Exercise requirements:
Check each line of the listing for the word "given" and report how many lines contain it, giving nothing but the number.

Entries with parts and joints
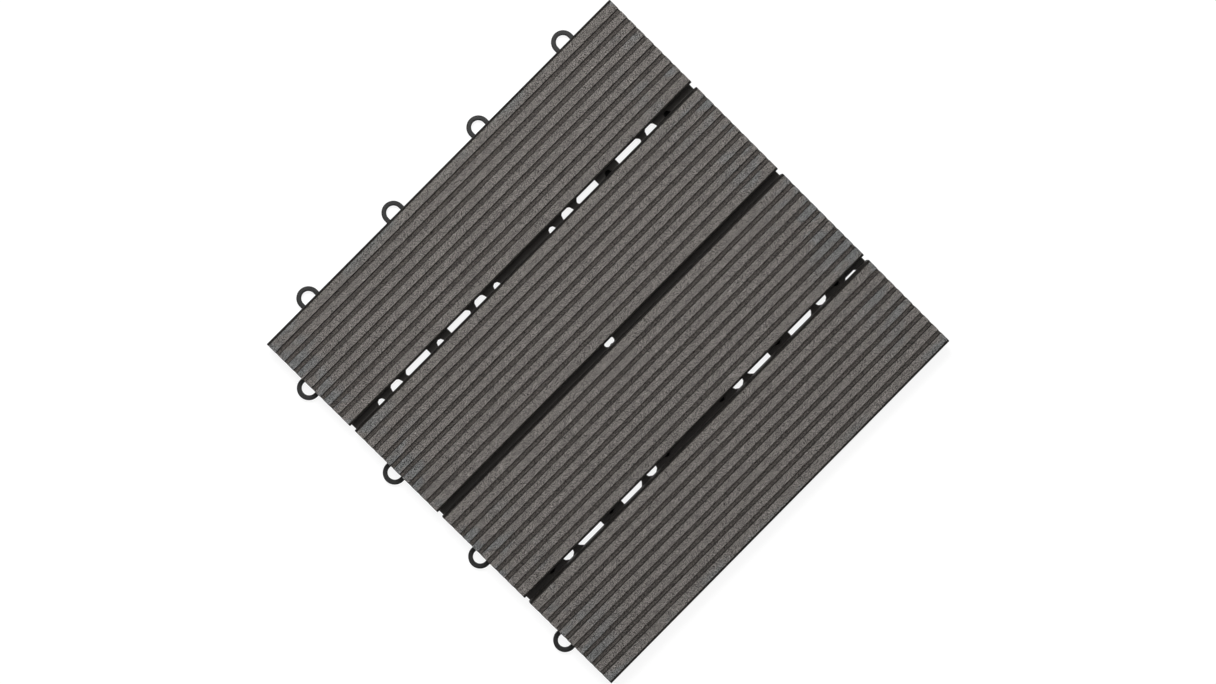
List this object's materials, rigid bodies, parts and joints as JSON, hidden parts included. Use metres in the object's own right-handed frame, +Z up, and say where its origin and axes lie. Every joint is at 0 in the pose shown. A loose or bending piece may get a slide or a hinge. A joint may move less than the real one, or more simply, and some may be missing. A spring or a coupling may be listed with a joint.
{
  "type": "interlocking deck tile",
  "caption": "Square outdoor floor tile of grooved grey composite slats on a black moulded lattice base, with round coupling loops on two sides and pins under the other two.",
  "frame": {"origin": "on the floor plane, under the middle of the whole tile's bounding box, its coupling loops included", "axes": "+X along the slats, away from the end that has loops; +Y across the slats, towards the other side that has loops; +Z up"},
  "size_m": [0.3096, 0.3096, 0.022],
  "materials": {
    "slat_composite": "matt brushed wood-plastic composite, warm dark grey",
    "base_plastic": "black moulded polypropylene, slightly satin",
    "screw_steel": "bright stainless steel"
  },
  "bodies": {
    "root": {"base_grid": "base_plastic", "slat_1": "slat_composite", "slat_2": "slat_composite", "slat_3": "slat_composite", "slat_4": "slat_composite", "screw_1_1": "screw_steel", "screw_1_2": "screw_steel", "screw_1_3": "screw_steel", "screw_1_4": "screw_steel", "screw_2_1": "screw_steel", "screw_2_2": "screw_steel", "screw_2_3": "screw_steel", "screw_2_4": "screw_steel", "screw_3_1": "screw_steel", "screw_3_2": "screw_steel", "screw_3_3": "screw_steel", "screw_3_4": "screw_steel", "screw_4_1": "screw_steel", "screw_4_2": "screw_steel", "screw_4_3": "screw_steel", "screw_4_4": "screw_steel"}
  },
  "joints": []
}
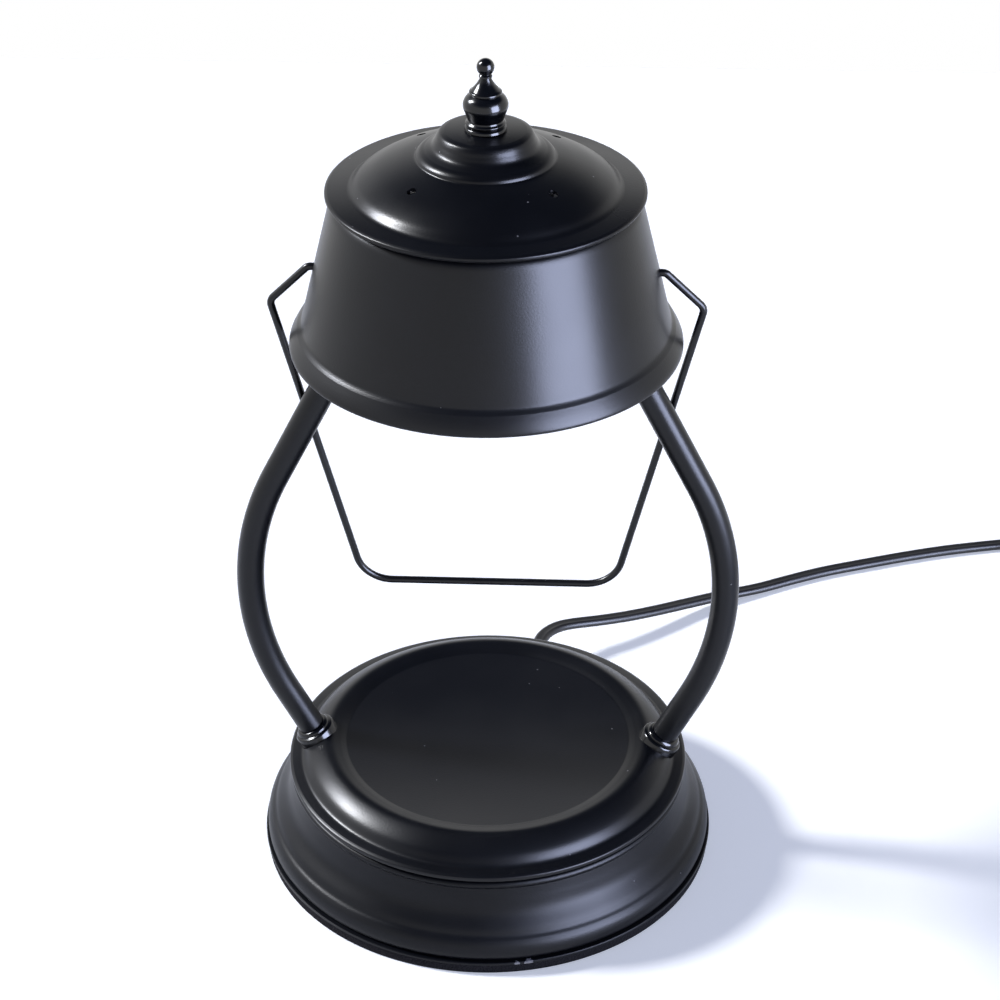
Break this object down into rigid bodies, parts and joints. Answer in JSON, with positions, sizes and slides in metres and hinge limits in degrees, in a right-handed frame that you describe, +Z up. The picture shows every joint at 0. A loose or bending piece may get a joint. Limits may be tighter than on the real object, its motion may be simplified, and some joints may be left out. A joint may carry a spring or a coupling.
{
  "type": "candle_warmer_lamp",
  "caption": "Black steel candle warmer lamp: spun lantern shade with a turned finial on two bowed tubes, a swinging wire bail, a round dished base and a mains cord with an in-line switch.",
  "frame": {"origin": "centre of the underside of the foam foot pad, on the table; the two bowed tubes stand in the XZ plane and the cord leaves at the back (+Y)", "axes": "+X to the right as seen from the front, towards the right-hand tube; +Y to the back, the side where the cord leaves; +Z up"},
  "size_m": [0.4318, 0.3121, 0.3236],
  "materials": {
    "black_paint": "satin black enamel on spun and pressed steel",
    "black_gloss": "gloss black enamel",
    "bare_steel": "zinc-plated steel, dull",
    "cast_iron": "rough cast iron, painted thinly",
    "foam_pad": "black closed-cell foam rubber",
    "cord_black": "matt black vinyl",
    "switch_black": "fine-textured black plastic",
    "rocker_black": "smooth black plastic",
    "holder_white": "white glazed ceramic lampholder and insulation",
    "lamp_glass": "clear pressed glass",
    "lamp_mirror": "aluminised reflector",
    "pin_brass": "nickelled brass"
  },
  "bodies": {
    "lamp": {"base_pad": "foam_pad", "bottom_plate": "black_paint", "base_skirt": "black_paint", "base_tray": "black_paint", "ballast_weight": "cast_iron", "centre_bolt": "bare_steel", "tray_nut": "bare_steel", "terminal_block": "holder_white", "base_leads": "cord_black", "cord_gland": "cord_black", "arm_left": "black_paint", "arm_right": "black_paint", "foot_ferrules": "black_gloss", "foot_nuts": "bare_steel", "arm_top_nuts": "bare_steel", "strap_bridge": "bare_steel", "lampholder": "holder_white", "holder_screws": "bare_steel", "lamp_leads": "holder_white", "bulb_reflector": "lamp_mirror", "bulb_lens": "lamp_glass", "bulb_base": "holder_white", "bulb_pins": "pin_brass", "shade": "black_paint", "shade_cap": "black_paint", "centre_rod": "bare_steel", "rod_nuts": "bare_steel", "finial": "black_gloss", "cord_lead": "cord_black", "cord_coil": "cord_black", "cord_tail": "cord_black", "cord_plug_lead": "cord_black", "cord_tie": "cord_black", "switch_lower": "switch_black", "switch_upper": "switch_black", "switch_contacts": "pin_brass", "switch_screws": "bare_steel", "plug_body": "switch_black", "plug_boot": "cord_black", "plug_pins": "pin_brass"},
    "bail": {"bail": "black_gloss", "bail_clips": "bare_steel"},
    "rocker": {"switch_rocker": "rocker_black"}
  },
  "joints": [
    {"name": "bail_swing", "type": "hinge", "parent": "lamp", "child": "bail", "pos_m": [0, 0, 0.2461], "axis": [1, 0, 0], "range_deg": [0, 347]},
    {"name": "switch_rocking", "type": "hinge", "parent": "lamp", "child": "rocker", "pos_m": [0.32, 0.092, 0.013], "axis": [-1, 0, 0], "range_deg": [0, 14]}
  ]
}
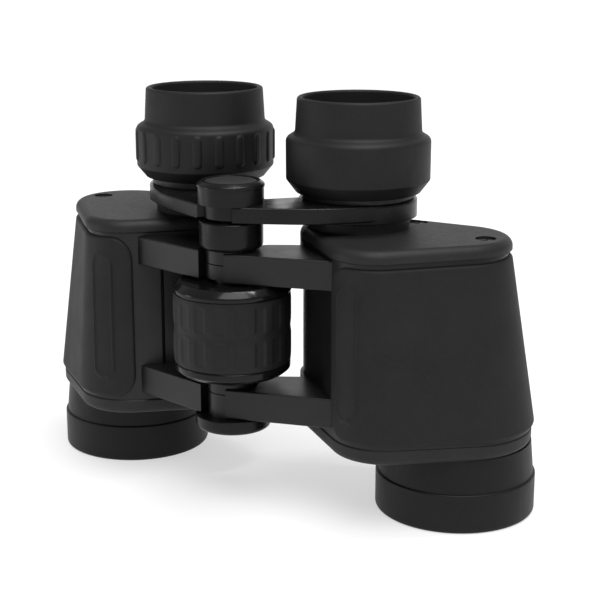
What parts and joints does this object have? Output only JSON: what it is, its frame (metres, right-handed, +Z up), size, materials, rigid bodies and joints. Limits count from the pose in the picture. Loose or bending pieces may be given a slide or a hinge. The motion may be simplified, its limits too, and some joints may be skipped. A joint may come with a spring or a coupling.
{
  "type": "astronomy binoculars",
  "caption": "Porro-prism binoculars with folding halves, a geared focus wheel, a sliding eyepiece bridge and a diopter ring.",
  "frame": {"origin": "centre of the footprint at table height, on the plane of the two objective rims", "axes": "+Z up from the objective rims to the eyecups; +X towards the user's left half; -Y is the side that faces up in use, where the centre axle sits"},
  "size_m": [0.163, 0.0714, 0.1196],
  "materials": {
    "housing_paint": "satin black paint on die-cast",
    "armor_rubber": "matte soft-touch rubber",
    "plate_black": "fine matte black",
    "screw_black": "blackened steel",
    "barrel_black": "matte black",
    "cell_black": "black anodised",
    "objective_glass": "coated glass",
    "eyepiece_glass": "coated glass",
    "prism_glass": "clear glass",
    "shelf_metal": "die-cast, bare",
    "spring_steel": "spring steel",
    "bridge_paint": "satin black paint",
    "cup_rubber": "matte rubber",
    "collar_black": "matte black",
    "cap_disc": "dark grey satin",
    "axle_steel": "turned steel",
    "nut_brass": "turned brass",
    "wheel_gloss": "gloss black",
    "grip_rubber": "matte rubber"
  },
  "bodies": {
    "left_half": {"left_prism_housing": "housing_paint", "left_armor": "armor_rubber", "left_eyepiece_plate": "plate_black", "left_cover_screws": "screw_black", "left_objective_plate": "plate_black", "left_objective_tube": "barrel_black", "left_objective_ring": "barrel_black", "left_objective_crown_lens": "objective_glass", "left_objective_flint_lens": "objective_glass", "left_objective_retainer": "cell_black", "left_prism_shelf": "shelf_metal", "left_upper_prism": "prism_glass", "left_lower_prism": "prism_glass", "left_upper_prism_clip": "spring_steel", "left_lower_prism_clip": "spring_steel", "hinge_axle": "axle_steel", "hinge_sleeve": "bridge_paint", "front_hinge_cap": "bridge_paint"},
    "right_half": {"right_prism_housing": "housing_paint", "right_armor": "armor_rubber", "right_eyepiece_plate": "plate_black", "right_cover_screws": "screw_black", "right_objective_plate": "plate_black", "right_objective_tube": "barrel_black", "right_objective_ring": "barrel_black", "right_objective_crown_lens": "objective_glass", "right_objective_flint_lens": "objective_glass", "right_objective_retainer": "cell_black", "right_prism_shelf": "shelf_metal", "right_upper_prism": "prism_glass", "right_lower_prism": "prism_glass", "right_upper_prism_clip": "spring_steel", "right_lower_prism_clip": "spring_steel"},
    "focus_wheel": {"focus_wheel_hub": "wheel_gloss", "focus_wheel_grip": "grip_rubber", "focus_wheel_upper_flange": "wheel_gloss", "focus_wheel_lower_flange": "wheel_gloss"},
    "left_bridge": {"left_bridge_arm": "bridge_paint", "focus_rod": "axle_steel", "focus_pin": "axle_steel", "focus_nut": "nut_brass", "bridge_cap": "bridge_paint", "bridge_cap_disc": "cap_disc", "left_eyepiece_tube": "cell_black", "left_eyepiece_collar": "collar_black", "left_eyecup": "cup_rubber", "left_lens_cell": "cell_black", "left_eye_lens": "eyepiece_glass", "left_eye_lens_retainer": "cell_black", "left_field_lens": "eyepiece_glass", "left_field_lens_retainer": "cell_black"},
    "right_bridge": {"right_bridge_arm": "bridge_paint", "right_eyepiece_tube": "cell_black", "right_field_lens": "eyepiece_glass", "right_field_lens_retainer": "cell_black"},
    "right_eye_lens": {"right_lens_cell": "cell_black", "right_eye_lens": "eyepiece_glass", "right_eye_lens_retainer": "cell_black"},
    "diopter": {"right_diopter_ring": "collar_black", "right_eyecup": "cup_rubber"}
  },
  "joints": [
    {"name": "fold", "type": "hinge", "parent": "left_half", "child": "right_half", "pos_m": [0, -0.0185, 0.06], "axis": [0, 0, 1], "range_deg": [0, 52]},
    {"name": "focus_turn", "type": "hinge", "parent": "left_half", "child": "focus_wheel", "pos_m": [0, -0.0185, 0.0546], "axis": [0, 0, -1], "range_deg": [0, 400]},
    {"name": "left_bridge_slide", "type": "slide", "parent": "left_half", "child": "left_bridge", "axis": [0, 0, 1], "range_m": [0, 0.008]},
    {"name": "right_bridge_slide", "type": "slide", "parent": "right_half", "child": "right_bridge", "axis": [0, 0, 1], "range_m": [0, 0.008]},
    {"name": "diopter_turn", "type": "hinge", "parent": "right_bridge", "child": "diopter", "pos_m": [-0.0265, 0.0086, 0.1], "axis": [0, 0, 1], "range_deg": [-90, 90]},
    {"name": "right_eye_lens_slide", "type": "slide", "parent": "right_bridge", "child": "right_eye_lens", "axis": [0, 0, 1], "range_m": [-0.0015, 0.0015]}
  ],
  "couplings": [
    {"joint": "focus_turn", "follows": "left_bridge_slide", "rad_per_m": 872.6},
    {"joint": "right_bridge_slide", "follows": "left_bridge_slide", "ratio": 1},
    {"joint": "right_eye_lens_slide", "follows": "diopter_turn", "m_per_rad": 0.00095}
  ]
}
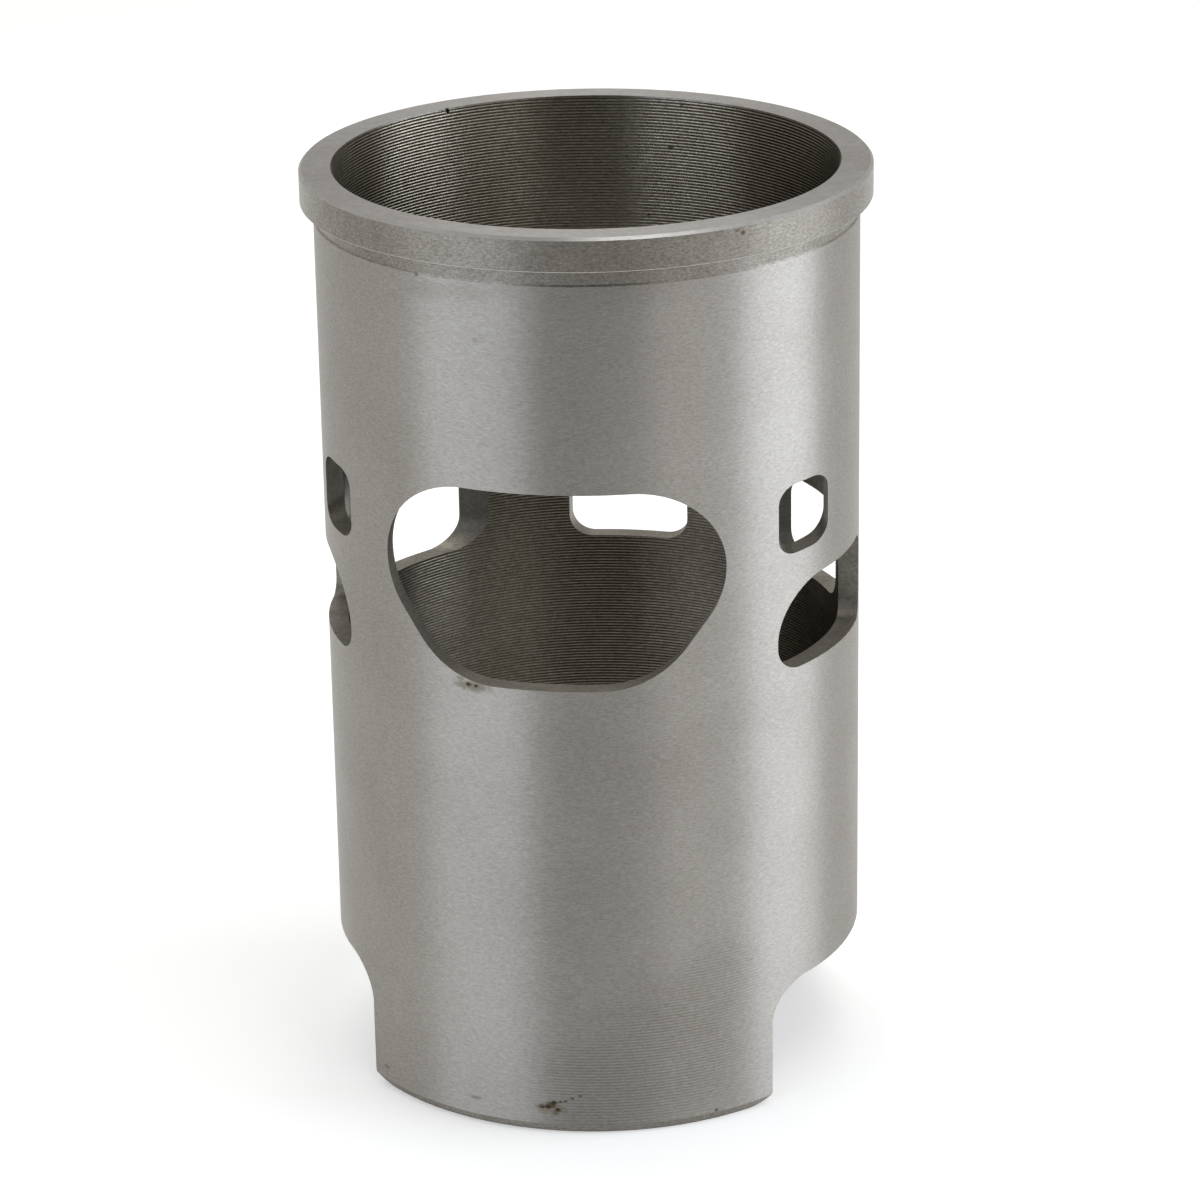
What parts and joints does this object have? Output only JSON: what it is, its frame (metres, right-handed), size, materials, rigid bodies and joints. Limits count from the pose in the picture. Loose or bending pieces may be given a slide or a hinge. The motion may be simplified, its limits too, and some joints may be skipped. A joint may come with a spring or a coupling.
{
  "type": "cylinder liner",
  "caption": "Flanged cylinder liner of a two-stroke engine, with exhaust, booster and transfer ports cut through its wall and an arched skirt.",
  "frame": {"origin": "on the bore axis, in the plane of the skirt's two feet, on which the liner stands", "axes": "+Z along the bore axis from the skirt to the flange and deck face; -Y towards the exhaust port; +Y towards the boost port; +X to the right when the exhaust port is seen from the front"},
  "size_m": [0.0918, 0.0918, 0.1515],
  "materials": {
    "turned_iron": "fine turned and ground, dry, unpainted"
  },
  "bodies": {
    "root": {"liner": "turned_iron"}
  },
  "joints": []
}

Result for this task:
2